Student bursaries frozen for eighth year as trainee social workers struggle amid cost-of-living crisis

    System 'way overdue a review', say academics as union warns members making 'significant sacrifices' to complete courses

    Image of empty wallet signifying poverty(Credit: vegefox / Adobe Stock)
    Credit: vegefox / Adobe Stock

    Academics and unions have criticised the government for failing to increase social work student bursaries, which have been frozen for an eighth year despite the spiralling cost of living.

    They told Community Care many students were facing financial difficulties, including housing costs, meaning some were having to sell possessions or turn to family or friends for support.

    The grants for the 2022-3 academic year, announced last month, are the same as have been in place since 2014.

    Postgraduate recipients will get a basic £3,762.50 in London and £3,362.50 outside the capital, with more available for those on low incomes, and a £4,052 contribution to tuition fees (equivalent to about half the cost) per year. Second and third year undergraduates selected for a bursary will receive £4,862.50 outside London and £5,262.50 inside, with awards pro rated for part-time students.

    The number of new bursaries will also remain capped, at 1,500 postgraduate and 2,500 undergraduate awards in the coming year, as it has been since 2013. This means not all relevant students receive a bursary.

    Students ‘pushed to quit courses’ 

    Last year, Community Care reported that the then-seven-year freeze on bursaries was pushing some students to quit courses while others resorted to food banks as Covid lockdowns squeezed alternative ways of earning extra cash.

    At the time, the fix on bursaries – which not all students receive – already amounted to a real-terms cut of around £500, but things will have got significantly worse since with UK inflation rates reached their highest levels in 40 years,

    Janet Melville-Wiseman, the chair of chair of the Joint University Council Social Work Education Committee (JUCSWEC), told Community Care she was “pleased” student bursaries had been confirmed earlier than was the case last year.

    Delays to government decisions on bursary funding had previously put prospective students’ plans in limbo as they waited to find out whether they could afford to take up places on courses.

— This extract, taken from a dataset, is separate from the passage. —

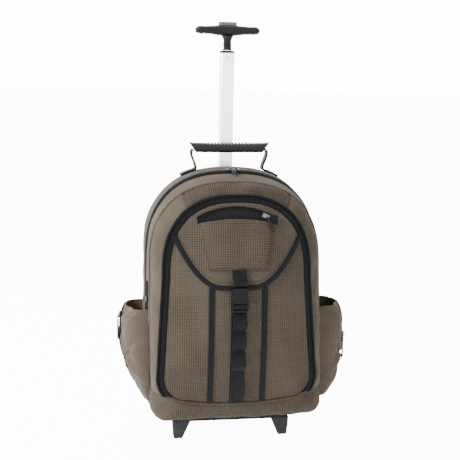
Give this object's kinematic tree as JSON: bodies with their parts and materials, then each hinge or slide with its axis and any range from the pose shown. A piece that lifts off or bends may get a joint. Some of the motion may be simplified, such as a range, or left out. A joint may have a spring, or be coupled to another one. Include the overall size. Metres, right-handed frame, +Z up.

    “[The recent confirmation] will help students be able to confirm their places on university courses much sooner and where needed, give notice to their employers in order to join programmes in September,” Melville-Wiseman said.

    But she added that the lack of an increase either in the number of bursaries or the amounts students will receive was a “particular worry” in light of student poverty and the number who have been struggling to study during the last two years.

    “In addition the added pressures of the unprecedented rises in the cost of living will place an unreasonable strain on mainstream students,” Melville-Wiseman said.

    The bursary has been static for many years and is way overdue for review.”

    Meanwhile John McGowan, the general secretary of the Social Workers Union (SWU), said the union believed the level of student bursaries “needed to be increased as an urgent matter”.

    “The training, recruitment, and retention of social work students is a key issue and it’s not an understatement to say that management and funding is critical to ensuring the future of our profession,” McGowan told Community Care.

    Stresses ‘too much for students and families’

    “A significant number of social work students already have children or other caring responsibilities, and repercussions of a bursary freeze are felt across the whole family,” he added. “The stresses have already been too much for some social work students and their families.”

    The SWU has heard from members who have had to make “significant sacrifices” in order to complete their social work degree, such as placing their belongings into storage and moving in with friends and families for support, according to McGowan. He said others had made “difficult decision” to sell personal belongings or had been forced to work excessive hours to avoid homelessness.

    “In the face of significant recruitment and retention issues across social work we should be supporting those who want to join the profession and offering a cost-of-living increase to present bursaries, not freezing the amount once more,” McGowan said. “We already have a shortage of social workers – not offering an increase in the bursary, let alone freezing it, is a counterproductive and questionable strategy.”

    Fast-track rates frozen but at higher levels

    Student support has also been frozen for those on fast-track courses but at much higher levels.

    This year’s Frontline cohort will receive £20,000 within London and £18,000 outside the capital, as has been the case since 2019. The figures for Think Ahead are £17,200 outside London and £19,100 within the capital, rates that have remained constant since 2018.

    Student support for the 14-month Step Up to Social Work course, targeted at attracting professionals from related careers into children’s social work, has, like university bursaries, been frozen since 2014.

    However, this is at the much higher level of £19,833 and, as is the case for Frontline and Think Ahead, is guaranteed for all students and there are also no tuition fees charged.